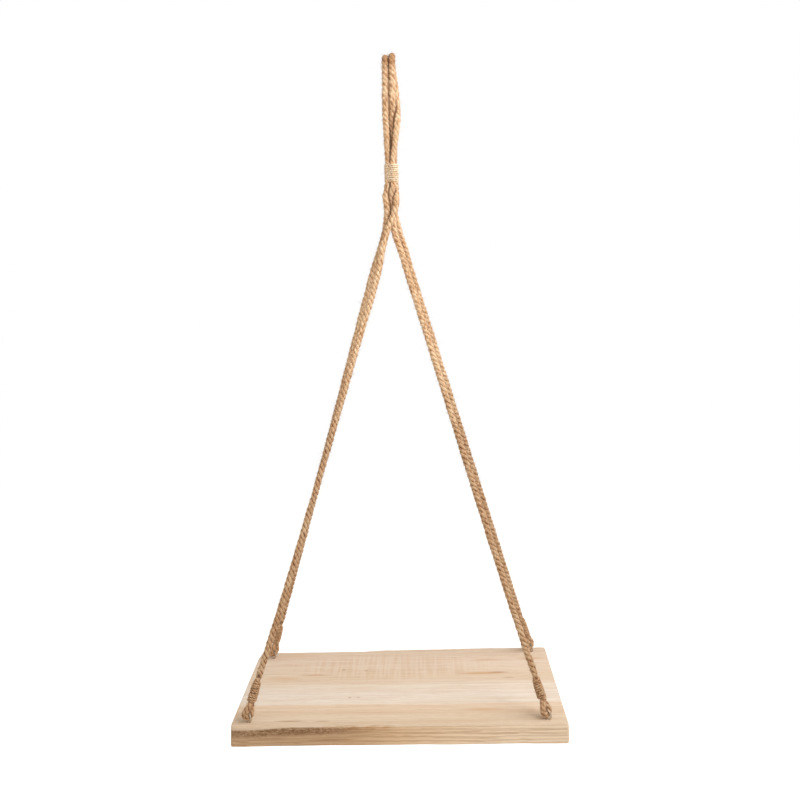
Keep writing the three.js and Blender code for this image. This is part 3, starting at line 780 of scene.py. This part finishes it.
*outline, torn = board_rings()
sawn_end = ease(np.abs(outline[0]), half_length - 0.7, half_length - 0.1)
rings = out_of_square(section(*outline))
middle = rings.mean(axis=1, keepdims=True)
inner = np.array([0.25, 0.5, 0.75, 0.93])[:, None, None]  # smaller rings that fill an end
left_cap = middle[:1] + (rings[:1] - middle[:1]) * inner
right_cap = middle[-1:] + (rings[-1:] - middle[-1:]) * inner[::-1]
rings = np.concatenate([left_cap, rings, right_cap])
# How broken the wood is: all of the torn corner, and some of the front face under it
sides = rings.shape[1]
reach = np.zeros(sides)
reach[-15:-9] = [0.3, 0.8, 1, 1, 1, 0.9]
reach[-9:-5] = [0.7, 0.4, 0.2, 0.1]
broken = np.pad(torn.clip(0, 1), 4)[:, None] * reach
end_cut = np.append(np.repeat(np.pad(sawn_end, 4, constant_values=1), sides), [1, 1])
rings[..., 2] += top_height
quads, fans = tube_faces(*rings.shape[:2])
points = np.vstack([rings.reshape(-1, 3), rings[0].mean(axis=0), rings[-1].mean(axis=0)])
maps = {"broken": np.append(broken, [0, 0]), "end_cut": end_cut}
board = new_piece("sawn_board", points, quads, fans, flat_fans=False, **maps)
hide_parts("board")
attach(board, "shelf")
print("board", points.min(axis=0).round(1).tolist(), points.max(axis=0).round(1).tolist())

# %% [markdown]
# ## Colours and nodes
# Colours are written as they look on a screen, and one function turns them into the linear
# values that light is reckoned in. One more function adds a node, sets it up and links it. What
# every material repeats, such as noise, ramps and layers of tone, is a short function that
# adds one node and gives its output.

# %% Colours, and one function that adds a node
def colour(shade):
    """Linear red, green, blue and alpha of a colour written as #rrggbb. Each part is divided by
    12.92 near black, and otherwise shifted, scaled and raised to the power 2.4. A plain number
    is a linear grey, and anything else is given back as it is."""
    if isinstance(shade, float):
        return (shade, shade, shade, 1.0)
    if not isinstance(shade, str):
        return shade
    parts = np.array([int(shade[k : k + 2], 16) for k in (1, 3, 5)]) / 255
    linear = np.where(parts <= 0.04045, parts / 12.92, ((parts + 0.055) / 1.055) ** 2.4)
    return (*linear.tolist(), 1.0)


def plug(tree, node, inputs):
    """Give a node its inputs, each another node's output or a plain value."""
    for socket, value in inputs.items():
        if isinstance(value, bpy.types.NodeSocket):
            tree.links.new(value, node.inputs[socket])
        else:
            node.inputs[socket].default_value = value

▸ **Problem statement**
Reproduce the listing above word for word.

▸ **Exercise result**
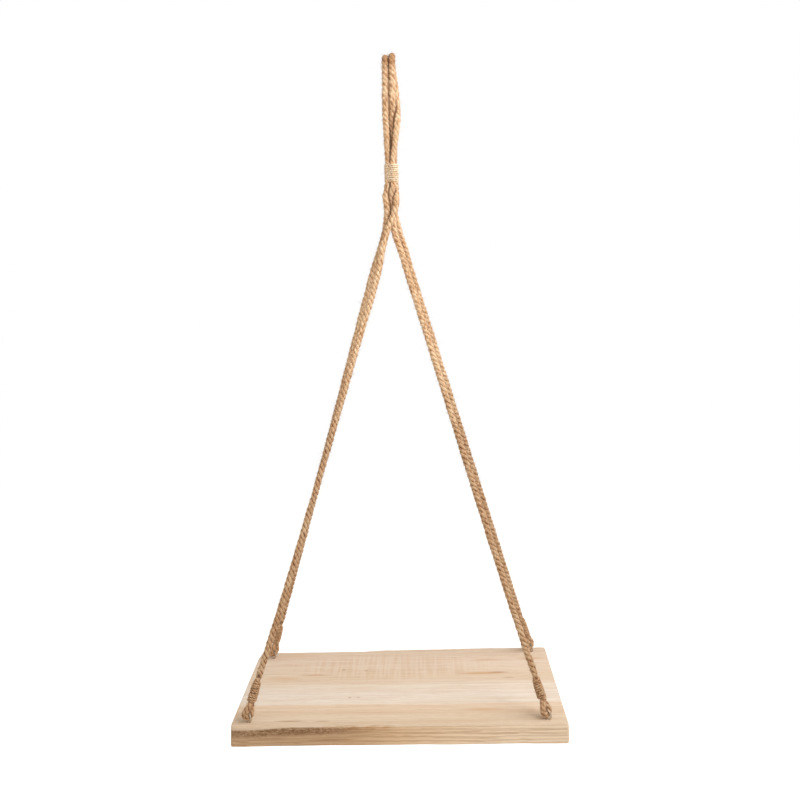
Keep writing the three.js and Blender code for this image. This is part 3, starting at line 780 of scene.py. This part finishes it.
*outline, torn = board_rings()
sawn_end = ease(np.abs(outline[0]), half_length - 0.7, half_length - 0.1)
rings = out_of_square(section(*outline))
middle = rings.mean(axis=1, keepdims=True)
inner = np.array([0.25, 0.5, 0.75, 0.93])[:, None, None]  # smaller rings that fill an end
left_cap = middle[:1] + (rings[:1] - middle[:1]) * inner
right_cap = middle[-1:] + (rings[-1:] - middle[-1:]) * inner[::-1]
rings = np.concatenate([left_cap, rings, right_cap])
# How broken the wood is: all of the torn corner, and some of the front face under it
sides = rings.shape[1]
reach = np.zeros(sides)
reach[-15:-9] = [0.3, 0.8, 1, 1, 1, 0.9]
reach[-9:-5] = [0.7, 0.4, 0.2, 0.1]
broken = np.pad(torn.clip(0, 1), 4)[:, None] * reach
end_cut = np.append(np.repeat(np.pad(sawn_end, 4, constant_values=1), sides), [1, 1])
rings[..., 2] += top_height
quads, fans = tube_faces(*rings.shape[:2])
points = np.vstack([rings.reshape(-1, 3), rings[0].mean(axis=0), rings[-1].mean(axis=0)])
maps = {"broken": np.append(broken, [0, 0]), "end_cut": end_cut}
board = new_piece("sawn_board", points, quads, fans, flat_fans=False, **maps)
hide_parts("board")
attach(board, "shelf")
print("board", points.min(axis=0).round(1).tolist(), points.max(axis=0).round(1).tolist())

# %% [markdown]
# ## Colours and nodes
# Colours are written as they look on a screen, and one function turns them into the linear
# values that light is reckoned in. One more function adds a node, sets it up and links it. What
# every material repeats, such as noise, ramps and layers of tone, is a short function that
# adds one node and gives its output.

# %% Colours, and one function that adds a node
def colour(shade):
    """Linear red, green, blue and alpha of a colour written as #rrggbb. Each part is divided by
    12.92 near black, and otherwise shifted, scaled and raised to the power 2.4. A plain number
    is a linear grey, and anything else is given back as it is."""
    if isinstance(shade, float):
        return (shade, shade, shade, 1.0)
    if not isinstance(shade, str):
        return shade
    parts = np.array([int(shade[k : k + 2], 16) for k in (1, 3, 5)]) / 255
    linear = np.where(parts <= 0.04045, parts / 12.92, ((parts + 0.055) / 1.055) ** 2.4)
    return (*linear.tolist(), 1.0)


def plug(tree, node, inputs):
    """Give a node its inputs, each another node's output or a plain value."""
    for socket, value in inputs.items():
        if isinstance(value, bpy.types.NodeSocket):
            tree.links.new(value, node.inputs[socket])
        else:
            node.inputs[socket].default_value = value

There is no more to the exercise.